SME Corp Malaysia chief executive officer (CEO) Noor Azmi Mat Said said technology has been progressing at a pace difficult for SMEs to catch up. Most SMEs do not engage in research and development as capital investment is usually beyond their means, he said.

“This is further aggravated by over-reliance on unskilled foreign labour by SME entrepreneurs. The access to unskilled labour has created disincentives for entrepreneurs to adopt new technologies and move into higher value-added activities,” he said in response to The Edge Financial Daily’s questions.

Noor Azmi said this is made worse by a mismatch in the human capital market. In essence, he said the current labour supply lacks job readiness, resulting in a mismatch between supply and demand.

Entrepreneurs also face a low market access due to perception that SMEs’ products and services are of low quality. Further, entrepreneurs have limited focus on marketing and branding strategy, thus making it more difficult for them to reach a large number of consumers.

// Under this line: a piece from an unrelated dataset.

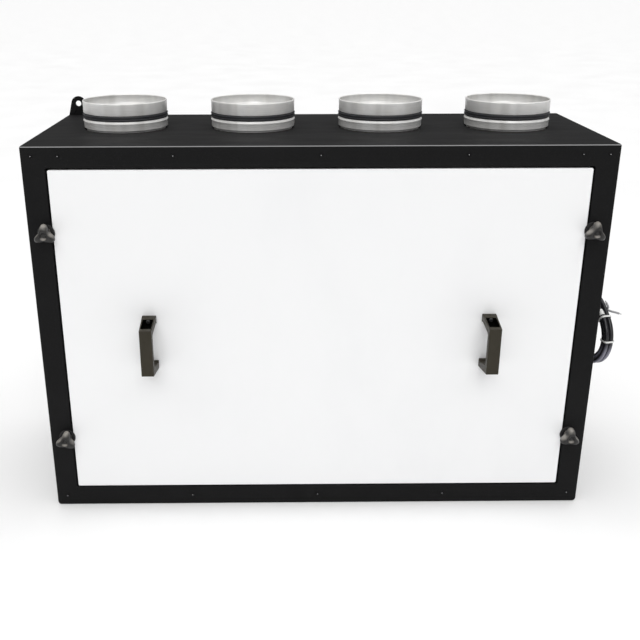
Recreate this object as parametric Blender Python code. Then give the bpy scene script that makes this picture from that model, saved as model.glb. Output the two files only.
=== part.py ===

“Entrepreneurs have a low capacity volume that limits their bargaining power in the supply chain. Entrepreneurs often have difficulties in achieving economies of scale in the purchase of raw materials and for access to consult services,” he said.

Noor Azmi also highlighted the sector’s longstanding issues — business registration and obtaining licences and permits. He pointed out there is still difficulty in complying with certain regulations due to lack of understanding among entrepreneurs and high compliance cost.

Access to financing is also a recurring issue for SMEs. Noor Azmi said access to financing has always been one of the most challenging aspects for entrepreneurs in most countries, including in high-income ones.

“Entrepreneurs, particularly [those in] microenterprises, face challenges in obtaining bank financing, constrained by poor creditworthiness, a weak recording of financial accounts or the lack of business viability.

“Meanwhile, banking institutions face challenges due to a lack of expertise, especially in emerging and untested markets, where risks are perceived to be high.”

Noor Azmi welcomed Bank Negara Malaysia’s move to relax lending guidelines for SMEs, saying it is proof that the government supports SMEs as the economy’s backbone.

He said with this move, SMEs facing temporary difficulties will be able to obtain the funding needed and continue with their business operations.

“Thus, the move is indeed significant and proactive in assisting SMEs to remain afloat despite facing challenges in the interim, due to external factors that may affect their ability to repay their loans.”

Based on the Third Quarter 2018 Survey on SMEs conducted by SME Corp, Noor Azmi said some of the reasons that could have contributed to rising loan impairments among SMEs are cash flow issues and payment problems from the debtor or paymaster of the SMEs.

Of 1,721 respondents in the survey, 37.7% said they are facing cash flow problems, with 69.8% of that citing it is due to the high cost of doing business and 43% citing late payments from customers and clients.

Some of the issues raised pertaining to cash flow problems are due to increasing costs of financing and the reintroduction of the sales and services tax, as well as pressure from lower ringgit exchange rates.

SMEs — accounting for 98.5% of business entities in Malaysia — contributed 37.1% to the country’s gross domestic product (GDP) in 2017, and accounted for 66% of the workforce and 17.3% of exports.

Under the National Entrepreneurship Policy 2030, the entrepreneur development ministry is targeting for the SME sector to contribute about 50% to the nation’s GDP by 2030. However, this is despite a high financing support of 53.1% of total business loans.

Overall, Malaysia’s SME contribution to the GDP is rather low compared with other countries such as Indonesia (60.6%), China (60%), Japan (54.5%), the UK (51%) and Thailand (42.3%).